The girls talk about their struggles with dating, saying that men don’t approach them seemingly because of their high maintenance appearance. The solution? Date five guys who they’ve been matched with, while completely makeup free. Revolutionary, no? (The only time Orlaith McAllister is seen without makeup is when she’s “having a facial done”.)

Joseph Campo / Vimeo

Can’t see the trailer? Click here.

What if it’s – shockingly – not the womens’ fault though? What if – again, you might want to sit down for this – it has nothing to do with the fact she wears a lot of makeup and bodycon dresses, as opposed to clear mascara and cardigans? Why is it automatically presumed that the woman is to blame?

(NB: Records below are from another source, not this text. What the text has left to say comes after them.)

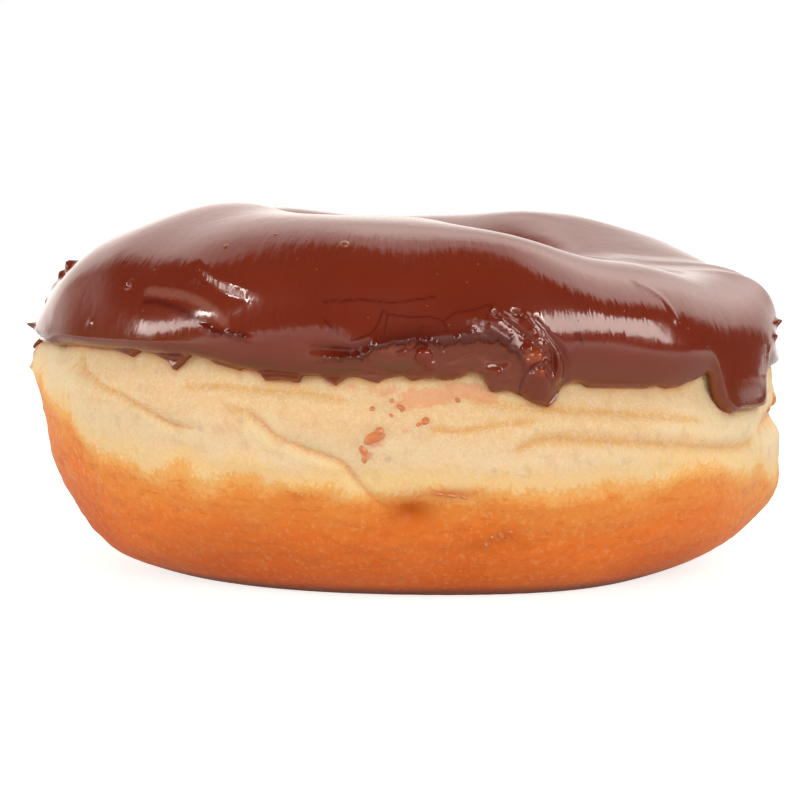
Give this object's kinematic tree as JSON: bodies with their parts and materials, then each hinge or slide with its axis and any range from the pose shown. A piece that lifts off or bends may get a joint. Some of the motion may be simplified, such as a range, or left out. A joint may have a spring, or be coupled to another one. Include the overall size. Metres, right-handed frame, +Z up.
{
  "type": "chocolate glazed ring doughnut",
  "caption": "Plump raised ring doughnut that rests flat, with a pale band round its middle and a thick glossy chocolate glaze that has run over the top and into the hole.",
  "frame": {"origin": "on the table under the middle of the doughnut's bounding box", "axes": "+Z up along the ring's axis; -Y towards the front, the side where the glaze was touched; +X to the right seen from the front"},
  "size_m": [0.1002, 0.0968, 0.0477],
  "materials": {
    "dough": "soft fried dough: orange-brown crust below, cream-coloured fibrous band above it",
    "glaze": "glossy dark red-brown chocolate glaze, set, with wet highlights"
  },
  "bodies": {
    "root": {"dough": "dough", "glaze": "glaze"}
  },
  "joints": []
}
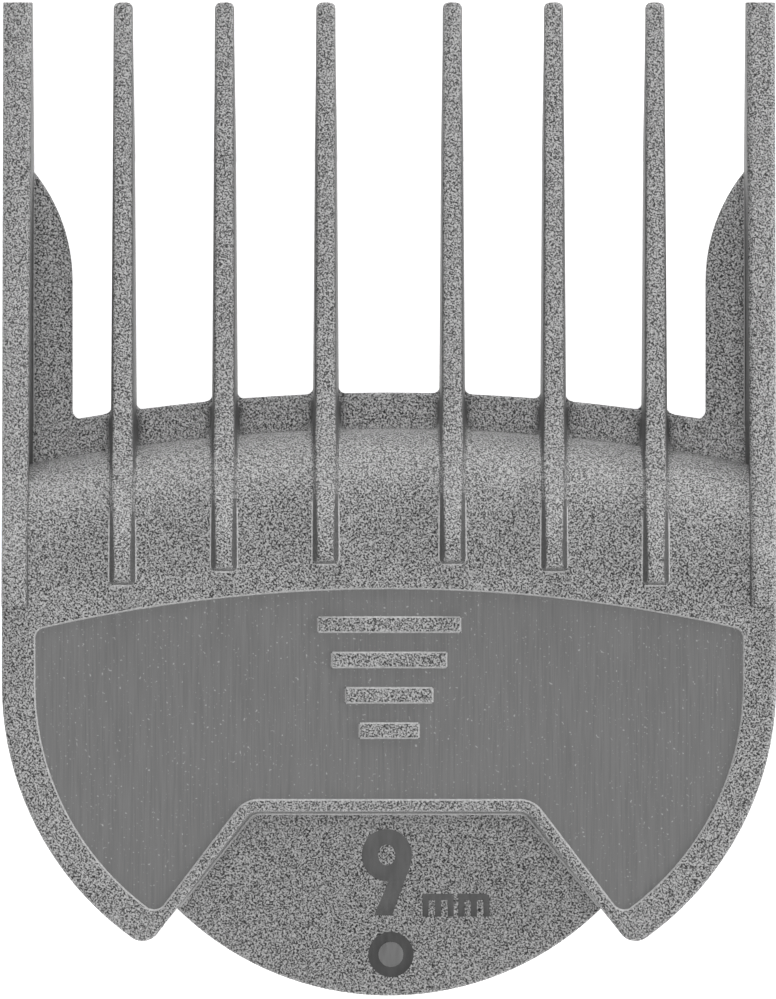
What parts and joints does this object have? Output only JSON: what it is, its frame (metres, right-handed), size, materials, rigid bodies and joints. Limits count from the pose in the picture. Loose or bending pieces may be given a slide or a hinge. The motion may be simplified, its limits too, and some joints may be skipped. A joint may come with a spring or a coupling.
{
  "type": "clipper guard comb",
  "caption": "Slip-on guard comb for a hair-clipper blade: long tapered teeth, a recessed cover and a finger tab, held by magnets.",
  "frame": {"origin": "middle of the footprint, level with the bottom of the side skirts", "axes": "+Z towards the skin side, +Y towards the tooth tips, +X to the right seen from the skin side"},
  "size_m": [0.0504, 0.0649, 0.0205],
  "materials": {
    "nylon": "spark-eroded grain, mid grey",
    "magnet_nickel": "satin nickel plating"
  },
  "bodies": {
    "root": {"cover_plate": "nylon", "front_wall": "nylon", "front_band": "nylon", "left_side_wall": "nylon", "right_side_wall": "nylon", "rear_step_wall": "nylon", "left_diagonal_wall": "nylon", "right_diagonal_wall": "nylon", "left_corner_wall": "nylon", "right_corner_wall": "nylon", "number_tab": "nylon", "tooth_1": "nylon", "tooth_2": "nylon", "tooth_3": "nylon", "tooth_4": "nylon", "tooth_5": "nylon", "tooth_6": "nylon", "tooth_7": "nylon", "tooth_8": "nylon", "left_wing": "nylon", "right_wing": "nylon", "left_magnet_boss": "nylon", "right_magnet_boss": "nylon", "left_magnet": "magnet_nickel", "right_magnet": "magnet_nickel"}
  },
  "joints": []
}
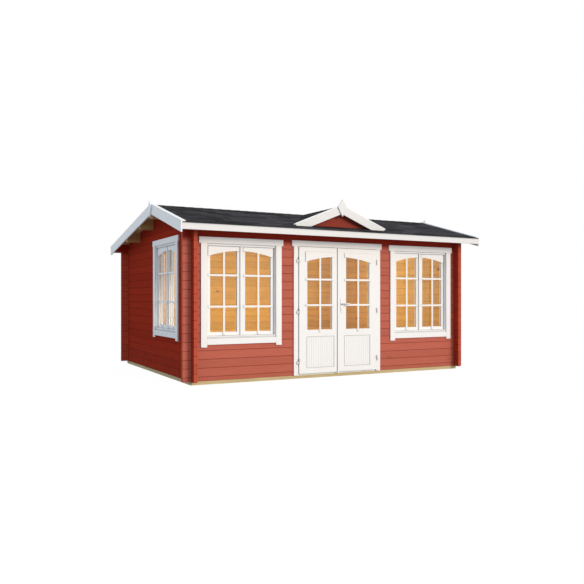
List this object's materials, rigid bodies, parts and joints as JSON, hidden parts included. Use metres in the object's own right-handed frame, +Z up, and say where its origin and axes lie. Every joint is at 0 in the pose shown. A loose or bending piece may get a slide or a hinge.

A queen from the first series regaled a tale to her fellow pageant pals about an incident in which a guy posted a photo of them together on his Snapchat to get back at his ex-girlfriend. He didn’t do that because she wore fake eyelashes – chances are, he did that because he’s not over her (and that’s very much his issue).

This is a brand of makeover show that should have been left in the late noughties, doing little to counteract the stereotypes women continue to be routinely faced with when it comes to self-image, makeup and the politics of dating.

Granted, the girls obviously all applied to be on the show of their own free will (I hope, anyway.) Whatever their reasons for doing so, is unclear. However, the common denominator appears to be them wanting to find a partner. Nothing wrong with that, but could the focus not be on empowering them to realise that, à la the Pussycat Dolls, they don’t necessarily need a man – certainly not one that’s intimidated by foundation, anyway.

Beyond that though, there are some glaring contradictions throughout the programme. If the motivation truly is to get the girls feeling good and confident without makeup, (a noble goal), why are they made to watch the other girl’s dates while they are fully done up?


Credit where it’s due, the people on the show are nowhere near as disparaging or snide as they were on Snog, Marry, Avoid? There’s a lot less questioning and ridiculing of people’s beauty habits and looks. There is no intended malice.

However, in 2018, a show this like couldn’t feel more dated, appearing to appeal to the most vulnerable in the usual, manipulative way. Let’s call it a day on all ‘makeunders’, please.